MD: Nothing he didn’t do on screen. The first day I worked with him, Marty [Scorsese] called me. I had been off for a week while Leo had been doing scenes with Jack [Nicholson]. And Marty called me on a Sunday night and he goes, “Hello Matt, it’s Marty, your director. Listen, a little thing about tomorrow, Jack is going to do the movie theater scene and Jack had an idea and I think it’s good, and it’s his process and I think we should indulge it.” And I was like “What, Marty? What is it?” “Jack is going to show up with a giant dildo, he’s going to show up with a giant dildo and that’s what we’re going to do. So okay?” And I went, “Alright, yes, I’ll see you at seven in the morning.”
So I go to work and there was Nicholson in this trenchcoat and hat, with this giant dildo, and he just looked at me and he said, “I just thought the whole thing would be better if I had the dildo on.”

Q: My sister demanded I say hi to you, Leo.
LD: Tell her I say what’s up.
MD: Leo told me that he didn’t want to talk to her before.

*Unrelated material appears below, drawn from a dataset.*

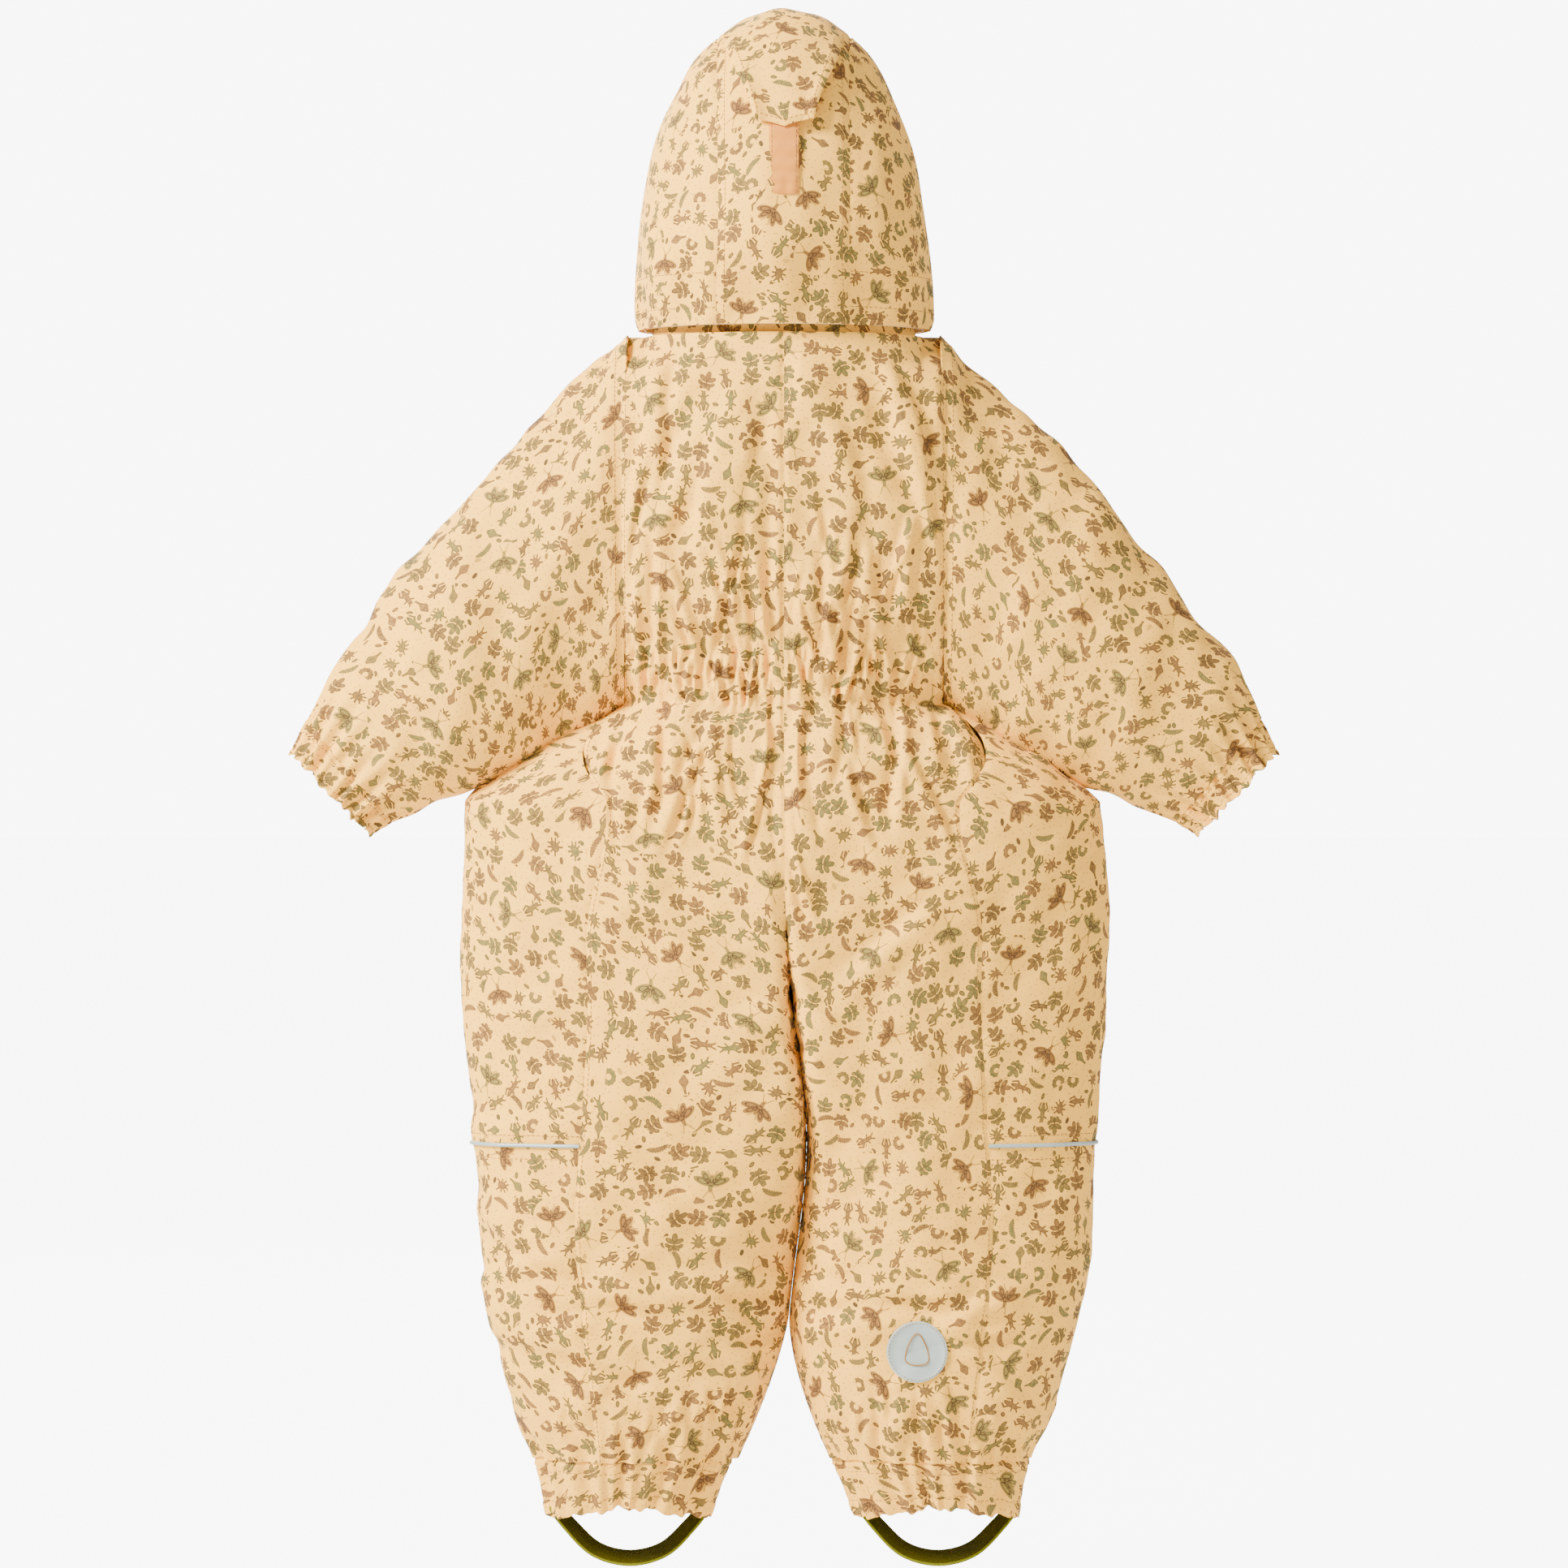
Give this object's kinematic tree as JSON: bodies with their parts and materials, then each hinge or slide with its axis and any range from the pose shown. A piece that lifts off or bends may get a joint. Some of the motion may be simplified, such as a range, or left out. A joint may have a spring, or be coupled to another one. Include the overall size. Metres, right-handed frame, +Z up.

Q: No, no — my roommate’s girlfriend says hi to you, Matt.
MD: Whatever, dude. Whatever.
Ah yes, so charming — but I’m going to tell you what I really think: “The Departed” is probably just another derivative flick, an uninspiring and phoned-in attempt to please the Academy. The embarrassingly gauche plot — cop disguised as mobster meets mobster disguised as cop? Yeah, I thought of that when I was in fourth grade, too — isn’t even original. Hollywood, either bereft of fresh ideas or unwilling to take chances on them, lifted it from a movie that’s already achieved success in Hong Kong. None of the roles seemed challenging at all for the actors; the character descriptions were so dull they weren’t worth the 35 pages of press kit that contained them. Maybe I could have wrested an exciting story out of Matt or Leo if I’d been permitted a minute of airtime with them, but frankly, I doubt it.

So if it doesn’t matter to the studios one way or another — and they made it pretty clear that it doesn’t — I’m going to get back to my aerospace engineering homework, a task that doesn’t need to resort to waving giant sexual toys to make itself interesting.